Mucho de verdad había en ello porque Forty huía de la costumbre de relacionar a unos creadores con otros, señalando influencias y contrastes entre maestros y discípulos. Mucho antes, en 1964, el MoMA había organizado una exposición, Architecture without Architects (Arquitectura sin arquitectos) de la que salió un libro de Bernard Rudofsky que se ocupaba del arte de construir como un fenómeno universal al margen de la estirada profesión de la arquitectura.
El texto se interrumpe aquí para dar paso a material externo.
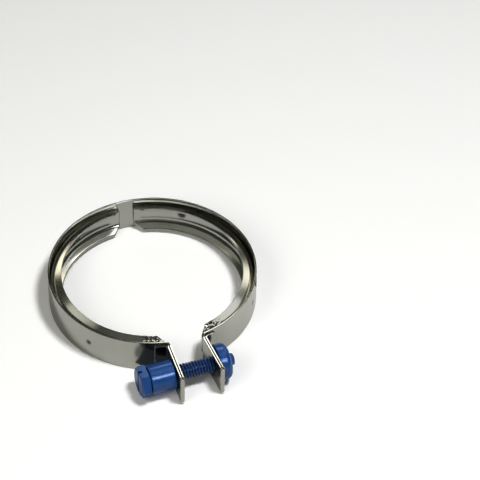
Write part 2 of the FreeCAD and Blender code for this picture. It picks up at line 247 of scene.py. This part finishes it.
def unevenness(x, y, z, nearLug):
    slow, slowUp, slowShare = bandSet["slowWave"]
    quick, quickUp, quickShare = bandSet["quickWave"]
    fold, foldUp = bandSet["wrinkle"]
    big = noise.noise(Vector((x * slow, y * slow, z * slowUp)))
    small = noise.noise(Vector((x * quick + 7, y * quick, z * quickUp)))
    pulled = noise.noise(Vector((x * fold, y * fold + 3, z * foldUp)))
    return bandSet["wave"] * (slowShare * big + quickShare * small) + bandSet["pull"] * nearLug * pulled


def roundedSection(halfThick, halfWidth, rows, radius):
    # points (across, up, side): side tells the outer face (1) from the inner one (-1)
    thick = halfThick - radius
    flat = halfWidth - radius

    def corner(across, up, start, steps):
        turns = [math.radians(start + 30 * i) for i in steps]
        return [(across + radius * math.cos(turn), up + radius * math.sin(turn), 0) for turn in turns]

    points = [(halfThick, -flat + 2 * flat * i / rows, 1) for i in range(rows + 1)]
    points += corner(thick, flat, 0, range(1, 4))
    points += corner(-thick, flat, 90, range(4))
    points += [(-halfThick, flat - 2 * flat * i / rows, -1) for i in range(1, rows + 1)]
    points += corner(-thick, -flat, 180, range(1, 4))
    points += corner(thick, -flat, 270, range(3))
    return points


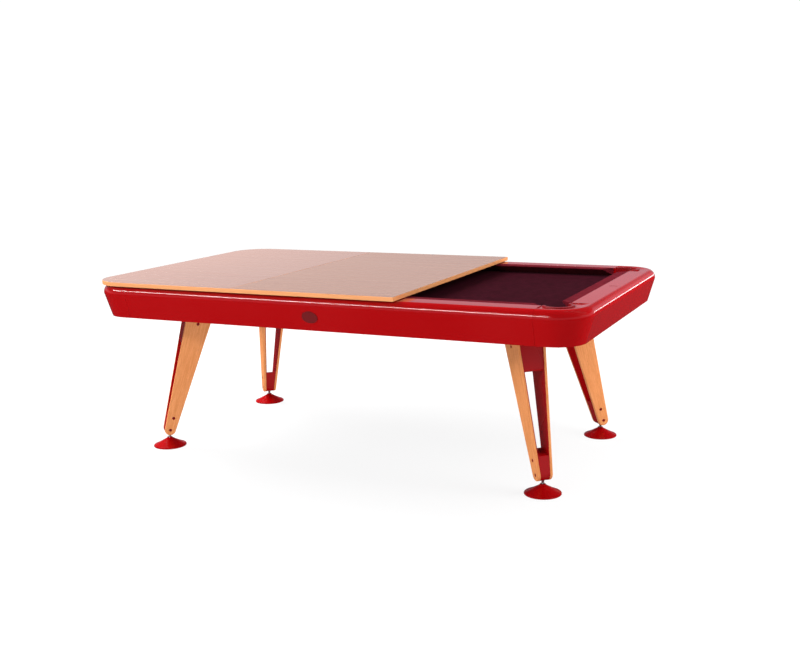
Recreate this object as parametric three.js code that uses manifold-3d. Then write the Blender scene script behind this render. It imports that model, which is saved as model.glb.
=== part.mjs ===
// Seven-foot pool table with lift-off dining boards, on four splayed legs with levelling feet.
// Millimetres, +Z up, +X along the table, origin on the floor under the middle of the bed.
// Left is -X, right is +X, front is -Y, back is +Y.

import * as THREE from 'three';
import { mergeVertices } from 'three/addons/utils/BufferGeometryUtils.js';
import Module from 'manifold-3d';

const wasm = await Module();
wasm.setup();

// ---- driving dimensions ----

const gap = 0.3; // clearance between pieces that touch

const body = { length: 2260, width: 1306, cornerRadius: 150, railTop: 777, bottom: 635 };
const skin = {
  thickness: 3, noseDepth: 30, noseHeight: 37, bottomInset: 31, bottomLip: 18,
  flatWidth: 105, innerLipBottom: 742,
  cornerStep: 3, stepWidth: 10, // the corner castings are dished round their pockets
};
const seamPlace = { x: 936, y: 455 }; // where the straight rails meet the corner castings
const play = { length: 1956, width: 1002, clothTop: 741, clothThickness: 1 };
const slate = { length: 2124, width: 1166, thickness: 25 };
const cushion = { noseTop: 776.5, noseDrop: 5, backBottom: 741.5, noseRadius: 2 };
const cushionEnd = { cornerNose: 895, cornerBack: 932, middleNose: 66, middleBack: 65 };
const pocket = { radius: 48, wall: 3, lip: 12, lipTop: 778.7, cupBottom: 656, cupRadius: 46 };
const pocketPlace = { cornerX: 995, cornerY: 523, middleY: 556 };
const boards = { thickness: 18, underside: 779, overhang: 4, seam: -382, rightEdge: 374 };
const frame = {
  beamY: 330, beamWidth: 60, beamLength: 2000, crossWidth: 80, wall: 3, underside: 651.5,
};
const badge = { width: 73, height: 53, thickness: 2, x: -10, z: 694 };

const foot = { x: 909, y: 436, radius: 75, rim: 6, coneTop: 38, bossRadius: 12, bossTop: 41 };
const stem = { radius: 6, collarRadius: 9, collarBottom: 24, collarTop: 29, top: 73 };
const leg = {
  angle: 44, // the leg's upright plane, degrees from the long axis
  endHeight: 80, endRadius: 25.2, endShift: -1.4, // round lower end
  outerLean: 13.5, innerLean: 20.4, // degrees from upright
  top: 644, halfGapAtEnd: 21.1, splay: 3.47, // two sides of a V, degrees each
  steel: 3, wood: 12,
  webBottom: 480, blockOuterTop: 157, blockInnerTop: 170,
};
const legPlate = { inner: -262, outer: -92, halfWidth: 72, thickness: 6 };
const bolt = { radius: 4, headRadius: 7, headThickness: 4, countersink: 3, upper: 574, lower: 136 };
const segments = { pocket: 24, corner: 8, bullnose: 5, boardCorner: 12, foot: 24, stem: 12, bolt: 10 };

const railInnerEdge = skin.flatWidth;
const cornerCentre = {
  x: body.length / 2 - body.cornerRadius,
  y: body.width / 2 - body.cornerRadius,
};
const crease = body.railTop - skin.noseHeight; // where the bullnose meets the sloping skirt
const slateTop = play.clothTop - play.clothThickness - gap;

// ---- finishes ----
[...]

La idea de que una gran parte del arte y el diseño se desarrollan sin la participación de quienes son reconocidos como profesionales o expertos ha recibido una mayor atención en las últimas décadas, aunque no es posible aquí extenderse más en ello.
III
Juan Tebas, presidente de la Liga de Fútbol Profesional, repite más de una vez que lo importante del fútbol son los jugadores, que “no puede haber circo sin artistas”, viene a decir. Una afirmación que suelen hacer también suya algunos entrenadores cuando, después de una derrota, ven su cabeza en peligro. Sin duda, los grandes músicos de jazz forman parte, con todo merecimiento, de esa historia en la que están Beethoven, Rembrandt o Picasso: el jazz es una parte de la historia del arte. Pero no queda tan claro que una historia del diseño sea (o deba ser) algo parecido. Cierto es que personajes tan conocidos como Stark, Carson o Sagmeister practican una actividad que convierte a sus creaciones en pequeñas (o medianas) obras de arte en busca de reconocimiento cultural.
Pero esa convicción en la naturaleza expresiva de su trabajo, hace que el desmedido interés por los significados olvide asuntos tan prosaicos como la utilidad de las cosas, una carencia que acompaña al formalismo de la modernidad desde sus inicios.
Referencias
Forty, Adrian. (1986) Objects of desire. Londres, Thames and Hudson.
Hobsbawm, Eric. (1975) The Jazz Scene. The roots of Jazz. Londres, Weidenfeld & Nicolson.
Kinross, Robin. (2002) Unjustified texts: perspectives on typography. Londres, Hyphen Press.
Rudofsky, Bernard. (1964) Architecture without Architects. Nueva York, Museum of Modern Art.